5. Les requérants prétendent également, en se référant au rapport de l'académie nationale de médecine du 9 mai 2017 relatif aux nuisances sanitaires des éoliennes terrestres, qu'ils auront à subir des effets nocifs pour la santé humaine. Toutefois, ce rapport conclut (p. 13) que toutes les études montrent que l'intensité du bruit éolien est relativement faible, restant souvent très en-deçà de celles de la vie courante et que le rôle des infrasons, souvent incriminé, peut être raisonnablement mis hors de cause à la lumière des données physiques, expérimentales, et physiologiques sauf peut-être dans la survenue de certaines manifestations vestibulaires, toutefois très mineures en fréquence par rapport aux autres symptômes. Ainsi, selon l'académie nationale de médecine, les nuisances sonores semblent relativement modérées, aux distances règlementaires, et concerner surtout les éoliennes d'anciennes générations. L'académie n'a pas, au demeurant, proposé d'étendre la distance d'éloignement des éoliennes par rapport aux habitations, en la portant à 1 000 mètres, au motif notamment, que cette mesure ne serait pas justifiée pour les éoliennes de nouvelles générations. Si les intéressés soutiennent enfin, sans autre précision, qu'ils auront, en sus, à subir l'effet stroboscopique lié au passage régulier des pâles, l'académie nationale de médecine, dans ce même rapport, précise (p. 12) que " le rôle négatif des facteurs visuels ne tient pas à une stimulation stroboscopique. Si celle-ci peut certes provoquer à certaines heures de la journée et dans certaines conditions une gêne assimilée par les plaignants à " une alternance d'éclairage et de pénombre " dans leurs lieux d'habitation, le risque d'épilepsie dite photosensible, lié aux " ombres mouvantes " (shadow flickers), ne peut être raisonnablement retenu car l'effet stroboscopique de la lumière " hachée " par la rotation des pales nécessite des conditions météorologiques et horaires exceptionnellement réunies et aucun cas d'épilepsie n'est avéré à ce jour. ". Compte tenu de la distance séparant l'immeuble des requérants des éoliennes dont il s'agit, ces derniers ne peuvent sérieusement prétendre qu'ils auront à subir des effets néfastes du fait de l'exploitation du parc éolien.

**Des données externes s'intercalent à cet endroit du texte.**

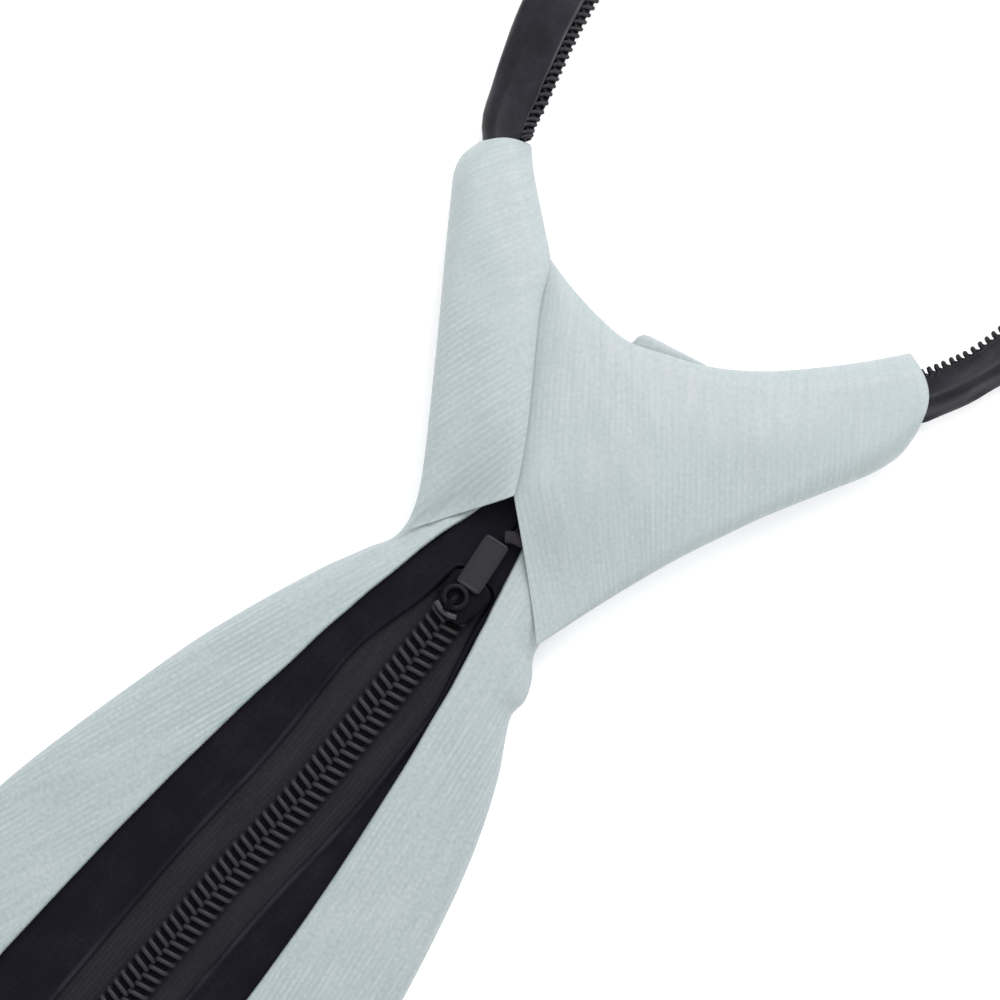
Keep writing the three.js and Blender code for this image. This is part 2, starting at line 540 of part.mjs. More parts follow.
function geometryFromSolid(solid) {
  const mesh = solid.getMesh();
  const g = new THREE.BufferGeometry();
  g.setAttribute("position", new THREE.BufferAttribute(mesh.vertProperties, 3));
  g.setIndex(new THREE.BufferAttribute(mesh.triVerts, 1));
  g.computeVertexNormals();
  return g;
}

function box(x0, x1, y0, y1, z0, z1) {
  return new THREE.BoxGeometry(x1 - x0, y1 - y0, z1 - z0)
    .translate((x0 + x1) / 2, (y0 + y1) / 2, (z0 + z1) / 2);
}

// Plate with two round corners at its lower end and a waist, in plan
function plate(width, length, low, thickness) {
  const [w, l] = [width / 2, length / 2];
  const shape = new THREE.Shape();
  shape.moveTo(-w * 0.72, -l);
  shape.lineTo(w * 0.72, -l);
  shape.quadraticCurveTo(w * 0.86, -l * 0.4, w, l * 0.3);
  shape.quadraticCurveTo(w, l, w * 0.45, l);
  shape.lineTo(-w * 0.45, l);
  shape.quadraticCurveTo(-w, l, -w, l * 0.3);
  shape.quadraticCurveTo(-w * 0.86, -l * 0.4, -w * 0.72, -l);
  return new THREE.ExtrudeGeometry(shape, { depth: thickness, bevelEnabled: false, curveSegments: 4 })
    .translate(0, 0, low);
}

// Heights of the slider's parts, from the underside of the lower plate up
function sliderHeights() {
  const tape = atY(TAIL, "z", SLIDER.y);
  const over = tape + TAPE_THICKNESS + GAP + COIL_HEIGHT + SLIDER.mouth;
  const tab = over + SLIDER.plate + GAP;
  return {
    under: tape - GAP - SLIDER.plate,
    side: tape + TAPE_THICKNESS + GAP,
    over,
    top: over + SLIDER.plate,
    tab,
    bar: tab + TAB.thickness + GAP,
  };
}

// Slider: plates above and below the chain, a post between them, side walls over the coils and
// a bridge for the pull. Each part is sunk a little into the next one.
function sliderGeometry() {
  const z = sliderHeights();
  const sink = 0.2;
  const half = SLIDER.width / 2;
  const barTop = z.bar + BRIDGE.bar;
  const foot = (y0, y1) =>
    box(-BRIDGE.width / 2, BRIDGE.width / 2, y0, y1, z.top - sink, barTop - sink);
  const parts = [
    plate(SLIDER.width, SLIDER.length, z.under, SLIDER.plate),
    plate(SLIDER.width, SLIDER.length, z.over, SLIDER.plate),
    box(-0.9, 0.9, 2.0, 3.8, z.under + sink, z.top - sink),
    box(-half, SLIDER.wall - half, -1.2, 3, z.side, z.over + sink),
    box(half - SLIDER.wall, half, -1.2, 3, z.side, z.over + sink),
    foot(BRIDGE.upper - BRIDGE.foot, BRIDGE.upper),
    foot(BRIDGE.lower, BRIDGE.lower + BRIDGE.foot),
    box(-BRIDGE.width / 2, BRIDGE.width / 2, BRIDGE.lower, BRIDGE.upper, z.bar, barTop),
  ];
  const joined = parts.map(solidOf).reduce((sum, s) => sum.add(s));
  return geometryFromSolid(joined).translate(SLIDER.x, SLIDER.y, 0);
}

// Pull: a flat tab with a ring at its lower end, around the slider's bridge
function tabGeometry() {
  const half = TAB.width / 2;
  const shoulder = 1.9;
  const end = shoulder + TAB.length;
  const chamfer = 0.6;
  const open = Math.PI * 0.22; // where the ring runs into the tab
  const outline = new THREE.Shape();
  outline.absellipse(0, 0, RING.outerX, RING.outerY, Math.PI - open, open, false);
  outline.lineTo(half, shoulder);
  outline.lineTo(half, end - chamfer);
  outline.lineTo(half - chamfer, end);
  outline.lineTo(chamfer - half, end);
  outline.lineTo(-half, end - chamfer);
  outline.lineTo(-half, shoulder);
  const hole = new THREE.Path();
  hole.absellipse(0, 0, RING.innerX, RING.innerY, 0, 2 * Math.PI, true);
  outline.holes.push(hole);
  return new THREE.ExtrudeGeometry(outline,
    { depth: TAB.thickness, bevelEnabled: false, curveSegments: 12 });
}

// Short tape that holds the pull's end to the knot
function pullTapeGeometry() {
  const z = sliderHeights().tab + 0.1;
  const route = [[2.3, -5.0], [3.4, -4.25], [5.4, -3.7], [8.6, -2.4]];
  const [wide, thick] = [0.95, 0.7];
  return loft(route.map(([x, y], i) => {
    const p = route[Math.max(0, i - 1)];
    const q = route[Math.min(route.length - 1, i + 1)];
    const along = new THREE.Vector2(q[0] - p[0], q[1] - p[1]).normalize();
    return [[-wide, 0], [wide, 0], [wide, thick], [-wide, thick]].map(([sideways, up]) =>
      new THREE.Vector3(x - along.y * sideways, y + along.x * sideways, z + up));
  }));
}

// Corner of the knot's cloth that shows past the right wing's upper edge
function tuckGeometry() {
  const shape = new THREE.Shape();
  shape.moveTo(-1.8, 23.5);
  shape.lineTo(-1.8, 29.4);
  shape.quadraticCurveTo(-1.7, 30.4, -0.4, 30.8);
  shape.lineTo(8.9, 32.9);
  shape.lineTo(12, 24.5);
  return new THREE.ExtrudeGeometry(shape, { depth: 1.1, bevelEnabled: false, curveSegments: 3 })
    .translate(0, 0, 8.7);
}

// Lining that shows between the hems behind the tip
function tipLiningGeometry() {
  const low = BLADE_WALL + GAP;
  const top = low + 0.5;
  const rows = [
    { y: -368, half: 1 },
    { y: -396, half: 18.5 },
    { y: TIP_START, half: 32.5 },
    { y: -431, half: 19.6 },
    { y: -436, half: 14.8 },
    { y: -449, half: 1.9 },
  ];
  return loft(rows.map(({ y, half }) => {
    const corners = [[-half, low], [half, low], [half, top], [-half, top]];
    return corners.map(([x, z]) => new THREE.Vector3(BLADE_CENTRE + x, y, z));
  }));
}

// Sleeve round both ends of the neck zip
function napeGeometry() {
  const ring = (x, width, height) => Array.from({ length: 16 }, (_, k) => {
    const a = 2 * Math.PI * k / 16;
    const y = Math.sign(Math.cos(a)) * Math.pow(Math.abs(Math.cos(a)), 0.6) * width / 2;
    const z = Math.sign(Math.sin(a)) * Math.pow(Math.abs(Math.sin(a)), 0.6) * height / 2;
    return new THREE.Vector3(x, NAPE.y + y, NAPE.height / 2 + z);
  });
  const half = NAPE.length / 2;
  const outer = loft([-half, half].map((x) => ring(x, NAPE.width, NAPE.height)));
  const hollow = loft([-half - 1, half + 1].map((x) =>
    ring(x, NAPE.width - 2 * NAPE.wall, NAPE.height - 2 * NAPE.wall)));
  return geometryFromSolid(solidOf(outer).subtract(solidOf(hollow)));
}

function finish(name, color, roughness, metalness = 0) {
  return new THREE.MeshStandardMaterial({ name, color, roughness, metalness });
}

const FINISHES = {
  cloth: finish("ribbed_cloth", 0xc4d2d3, 0.55),
  satin: finish("black_satin", 0x1e1c26, 0.38),
  tape: finish("zip_tape", 0x2d2b30, 0.8),
  coil: finish("zip_coil", 0x232126, 0.42),
  metal: finish("dark_metal", 0x37353a, 0.45, 0.5),
};

const tie = new THREE.Group();

function piece(name, geometry, kind, parent = tie) {
  const mesh = new THREE.Mesh(geometry, FINISHES[kind].clone());
  mesh.name = name;
  parent.add(mesh);
}

piece("blade", bladeGeometry(), "cloth");
piece("tip_lining", tipLiningGeometry(), "cloth");
piece("knot_band", bandGeometry(), "cloth");
piece("left_wing", wingGeometry(LEFT_WING, 1), "cloth");
piece("right_wing", wingGeometry(RIGHT_WING, -1), "cloth");
piece("knot_tuck", tuckGeometry(), "cloth");

for (const [name, side] of [["left", -1], ["right", 1]]) {
  piece(name + "_placket", placketGeometry(side), "satin");
  piece(name + "_tape", tapeGeometry(side), "tape");
  piece(name + "_coil", coilGeometry(side), "coil");
  const table = side < 0 ? LEFT_NECK : RIGHT_NECK;
  piece(name + "_neck_strap", neckStrapGeometry(table, side), "satin");
  piece(name + "_neck_coil", neckCoilGeometry(table, side), "coil");
}
piece("tail_end", tailEndGeometry(), "satin");
piece("nape_sleeve", napeGeometry(), "satin");

piece("slider", sliderGeometry(), "metal");
const pull = new THREE.Group();
pull.position.set(TAB.x, TAB.y, sliderHeights().tab);
pull.rotation.z = TAB.turn;
tie.add(pull);
piece("pull_tab", tabGeometry(), "metal", pull);
piece("pull_tape", pullTapeGeometry(), "tape");

export default tie;
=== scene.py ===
# %% [markdown]
# # A zip necktie, lying face down
# The tie lies on its front, so we look at its back: two wings of ribbed cloth meet at the knot,
# the blade is folded round to two flaps, and a closed zip on black satin shows between them.
# The construction model already has every piece in its true place. This script dresses it: each
# plain solid is replaced by a surface with folds, ribs, teeth and stitches in the same place.

# %% Load the construction model
import math
import bpy
import numpy as np
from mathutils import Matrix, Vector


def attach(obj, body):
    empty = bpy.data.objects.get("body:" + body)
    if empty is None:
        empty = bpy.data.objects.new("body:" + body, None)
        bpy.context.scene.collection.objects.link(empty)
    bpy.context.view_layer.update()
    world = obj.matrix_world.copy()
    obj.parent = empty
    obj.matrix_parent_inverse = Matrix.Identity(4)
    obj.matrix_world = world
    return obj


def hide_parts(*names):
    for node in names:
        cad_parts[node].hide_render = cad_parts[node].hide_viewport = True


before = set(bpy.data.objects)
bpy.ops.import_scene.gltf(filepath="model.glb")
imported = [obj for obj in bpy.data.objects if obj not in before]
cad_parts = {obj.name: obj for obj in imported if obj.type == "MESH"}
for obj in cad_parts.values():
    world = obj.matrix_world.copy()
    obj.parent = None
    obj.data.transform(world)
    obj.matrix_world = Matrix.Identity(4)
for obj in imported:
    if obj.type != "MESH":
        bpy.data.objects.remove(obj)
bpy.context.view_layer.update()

MM = 0.001
print("pieces in the construction model:", len(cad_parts))

# %% [markdown]
# ## The camera
# The tie is seen from straight above, turned so that its axis runs up to the right. A long lens
# from far away keeps the picture free of perspective. The camera is made first, because
# everything after it is judged through it.

# %% Camera above the knot
VIEW_CENTRE = np.array([-1.7, -1.4, 8.0])
VIEW_WIDTH = 145.0
VIEW_TURN = math.radians(40.2)
CAMERA_HEIGHT = 2400.0

camera = bpy.data.objects.new("camera", bpy.data.cameras.new("camera"))
camera.data.sensor_width = 36.0
camera.data.lens = camera.data.sensor_width * (CAMERA_HEIGHT - VIEW_CENTRE[2]) / VIEW_WIDTH
camera.data.clip_end = 20.0
camera.location = (VIEW_CENTRE[0] * MM, VIEW_CENTRE[1] * MM, CAMERA_HEIGHT * MM)
camera.rotation_euler = (0.0, 0.0, VIEW_TURN)
bpy.context.scene.collection.objects.link(camera)
bpy.context.scene.camera = camera
print("lens:", round(camera.data.lens), "mm")

# %% [markdown]
# ## Tables and smooth curves
# Cloth is easiest to describe by a few sections: where its edges lie and how high it stands, a
# row of numbers for each. A cubic curve through each column then gives every section between.
# The tables are in millimetres, as the construction model's are, and turn into metres only
# when a mesh is made.

# %% Tables with named columns
def table(columns, rows):
    """Columns of numbers by name, from rows of numbers."""
    values = np.array(rows, float)
    return {name: values[:, k] for k, name in enumerate(columns.split())}


def through(rows, name, position):
    """Cubic through one column: position k is row k, and the slope at a row is half the step
    between its neighbours."""
    values = rows[name]
    last = len(values) - 1
    i = np.clip(np.floor(position).astype(int), 0, last - 1)
    f = position - i
    p0, p1, p2, p3 = (values[np.clip(i + k, 0, last)] for k in (-1, 0, 1, 2))
    m1, m2 = (p2 - p0) / 2, (p3 - p1) / 2
    return ((2 * f**3 - 3 * f**2 + 1) * p1 + (f**3 - 2 * f**2 + f) * m1
            + (3 * f**2 - 2 * f**3) * p2 + (f**3 - f**2) * m2)


def at_y(rows, name, y):
    """The same curve, asked for by y in a table that runs towards -Y."""
    order = np.arange(len(rows["y"]), dtype=float)
    return through(rows, name, np.interp(-np.asarray(y, float), -rows["y"], order))


def mix(a, b, f):
    """Straight line from a, at 0, to b, at 1."""
    return a + (b - a) * f


def unevenness(points, size, seed):
    """Slow unevenness between about -1 and 1: the mean of six sine waves of about this size in
    fixed chance directions."""
    chance = np.random.default_rng(seed)
    ways = chance.normal(size=(6, 3))
    ways /= np.linalg.norm(ways, axis=1, keepdims=True)
    waves = ways / (size * chance.uniform(0.7, 1.4, (6, 1)))
    return 2 * np.sin(2 * np.pi * (points @ waves.T) + chance.uniform(0, 6.28, 6)).mean(axis=-1)


# %% [markdown]
# ## From grids of points to closed meshes
# Two forms make nearly everything here. A **wall** starts from a sheet, a grid of points, and
# gets its inner face by going a wall's thickness along the sheet's normals. A **loft** is a
# row of closed rings, such as a wire or a bar. Both are worked out as whole arrays, and a
# Solidify modifier could make the wall too, but this way its edges come out rounded.

# %% Grids and their faces
def unit(v):
    """Each vector divided by its length."""
    return v / np.maximum(np.linalg.norm(v, axis=-1, keepdims=True), 1e-12)


def sheet_normals(grid):
    """At each point, the cross product of the directions along the row and down the column."""
    return unit(np.cross(np.gradient(grid, axis=0), np.gradient(grid, axis=1)))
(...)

6. Enfin, les requérants ne sauraient utilement alléguer qu'ils auront à subir une perte vénale de leur propriété dès lors qu'il ne s'agit pas de l'un des intérêts visés par les dispositions de l'article L. 511-1 du code de l'environnement.
En ce qui concerne l'intérêt à agir de M. K... G... et de Mme B... I... :
7. M. et Mme G... et Mme I... indiquent être propriétaires d'une maison à usage d'habitation dans le bourg de Croisilles située sur la parcelle cadastrée section G, n°8 à environ 870 mètres des pales de l'éolienne E1 la plus proche.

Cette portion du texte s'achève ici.